# [WORK TO DO]
Narrow the data below down to the lines containing "each".

# [EXERCISE INPUT]
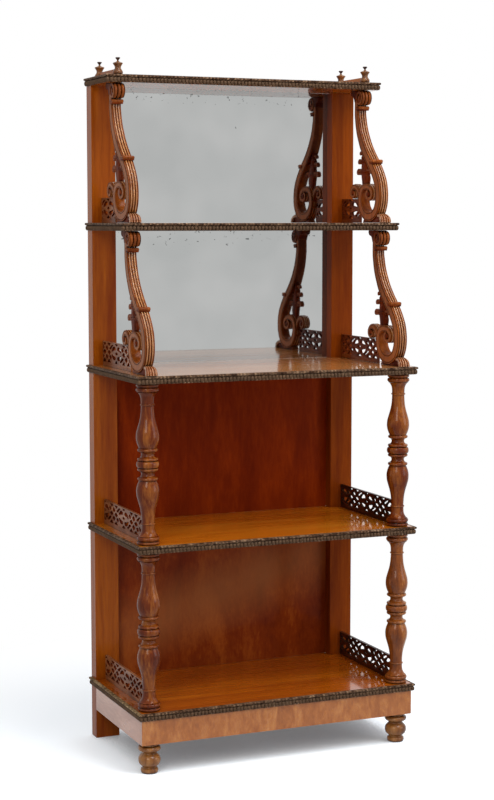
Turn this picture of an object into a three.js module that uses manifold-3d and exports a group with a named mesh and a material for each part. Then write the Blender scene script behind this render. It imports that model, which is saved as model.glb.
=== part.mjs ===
// A five-shelf etagere in polished wood: two back stiles, turned columns, carved scroll brackets,
// fretwork side galleries, two mirrors above and two wooden panels below.
// Millimetres, +Z up. The origin is on the floor, under the middle of the whole object.
// X runs from left to right and -Y points to the front.
import * as THREE from 'three';
import { mergeVertices } from 'three/addons/utils/BufferGeometryUtils.js';
import Module from 'manifold-3d';

const wasm = await Module();
wasm.setup();

// Carcass
const overallWidth = 668; // over the side mouldings
const fullDepth = 352; // shelves 3, 4 and 5, from the back to the moulding's nose
const setbackShare = 0.2727; // of the depth, by which shelf 2 stands back, and shelf 1 again
const boardThick = 17;
const plinthTop = 120.5; // underside of the base shelf
const columnTier = 346.5; // clear height of tiers 3 and 4
const bracketTier = 305; // clear height of tiers 1 and 2
const glueLine = 0.25; // gap left between pieces that are glued or seated
const overrun = 2; // how far a cutting body passes a face

// Stiles and what their back rebates hold
const stileWidth = 56;
const stileThick = 32;
const rebateWidth = 9;
const rebateDepth = 6.5;
const panelThick = 6;
const mirrorThick = 3;
const mirrorBackThick = 2.75;

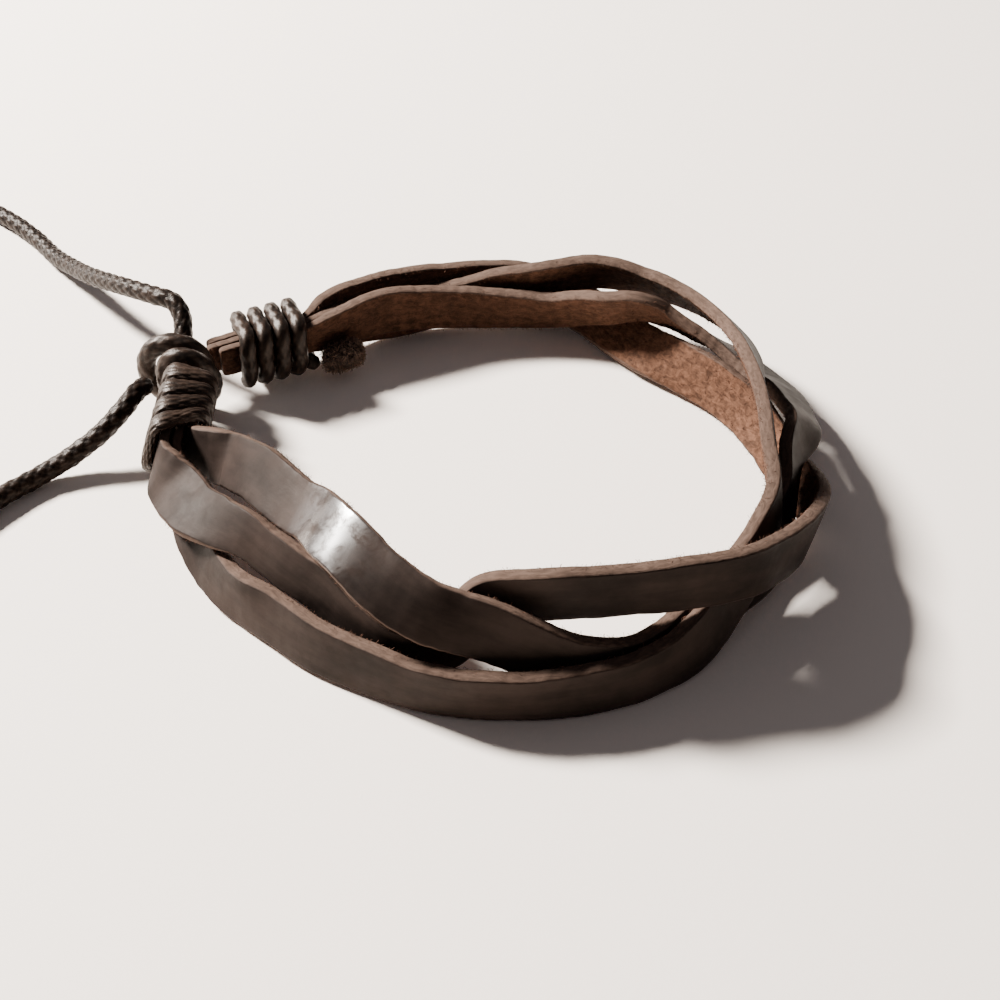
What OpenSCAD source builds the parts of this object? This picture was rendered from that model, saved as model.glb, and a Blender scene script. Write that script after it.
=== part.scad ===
/* [Leather] */
// Width of each flat strap where it is free
strap_w = 5.8; // [5.2:0.1:6]
// Thickness of the leather
strap_t = 1.5; // [1.2:0.1:1.6]
// Rings swept between two rows of a strap's table
rings_per_row = 4; // [3:1:5]

/* [Waxed cord] */
// Thickness of the cord of the two free tails
tail_d = 2.2; // [1.8:0.1:2.3]
// Thickness of the cord in the tight turns
turn_d = 1.9; // [1.6:0.1:2.1]
// Turns of cord round the straps at the back
back_turns = 4; // [3:1:4]
// Turns of cord round the straps at the front
front_turns = 3.5; // [2.5:1:4.5]

/* [Hidden] */

// Columns of a strap's table. The angle goes round the ring as seen from above, from the right,
// the radius and height are the middle of the strap, the lean is how far its upper edge tips
// inwards. The width and thickness are shares of strap_w and strap_t, less in the wraps, where
// the cord squeezes the straps.
ANGLE = 0;
RADIUS = 1;
HEIGHT = 2;
LEAN = 3;
WIDTH = 4;
THICKNESS = 5;

// Columns of each table: angle, radius, height, lean, width, thickness.

// The strap that is on top along the front, and outside at the back
outer_rows = [
    [162, 34.07, 5.45, 18, 0.92, 0.68],
    [168, 33.13, 5.45, 18, 0.92, 0.68],
    [173, 32.63, 5.45, 18, 0.92, 0.68],
    [178, 32.4, 5.45, 18, 0.92, 0.68],
    [183, 32.4, 5.4, 21, 0.92, 0.72],
    [187, 31.7, 5.3, 40, 0.96, 1],
    [192, 30.4, 5.3, 56, 1, 1],
    [200, 29.2, 5.95, 59, 1, 1],
    [208, 27.65, 6.95, 51, 0.9, 1],
    [215, 26.45, 7.55, 40, 0.78, 1],
    [222, 25.9, 7.4, 30, 0.78, 1],
    [229, 25.8, 7.25, 25, 0.82, 1],
    [238, 25.9, 6.8, 18, 0.88, 1],
    [248, 27.1, 4.9, 10, 1, 1],
    [257, 28, 4.1, 4, 1, 1],
    [265, 26.9, 4.7, 2, 1, 1],
    [270, 25.8, 6.9, 3, 1, 1],
    [275, 25.6, 9, 1, 1, 1],
    [285, 26.9, 10.1, -3, 1, 1],
    [297, 28.4, 9.9, -2, 1, 1],
    [308, 30.9, 9.85, 0, 1, 1],
    [319, 33.3, 8.9, 0, 1, 1],
    [327, 34, 7.5, 0, 1, 1],
    [335, 34.7, 6.2, -4, 1, 1],
    [342, 34.9, 4.9, -12, 0.95, 1],
    [350, 34.8, 3.6, -22, 0.88, 1],
    [357, 33.6, 2.8, -37, 0.8, 1],
    [364, 32.4, 2.2, -51, 0.8, 1],
    [371, 32, 2.2, -52, 0.86, 1],
    [379, 31.3, 2.65, -34, 0.95, 1],
    [388, 30.3, 3, -22, 1, 1],
    [398, 29.4, 2.9, -30, 1, 1],
    [406, 29.3, 2.6, -48, 1, 1],
    [413, 29.9, 2.32, -57, 1, 1],
    [420, 31.2, 2.35, -55, 1, 1],
    [430, 33.4, 2.7, -42, 1, 1],
    [441, 33.6, 4.2, -6, 1, 1],
    [452, 32.3, 5, 2, 1, 1],
    [463, 31.8, 5.2, 2, 1, 1],
    [474, 31.7, 5.2, 2, 1, 1],
    [484, 31.5, 5, 1, 0.88, 1],
    [491, 30.4, 4.95, 0, 0.62, 0.68],
    [498, 31.6, 4.95, 0, 0.62, 0.68],
    [505, 33.5, 4.95, 0, 0.62, 0.68],
    [509.5, 35.14, 4.95, 0, 0.62, 0.68]
];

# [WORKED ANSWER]
Turn this picture of an object into a three.js module that uses manifold-3d and exports a group with a named mesh and a material for each part. Then write the Blender scene script behind this render. It imports that model, which is saved as model.glb.
// Width of each flat strap where it is free
// Columns of each table: angle, radius, height, lean, width, thickness.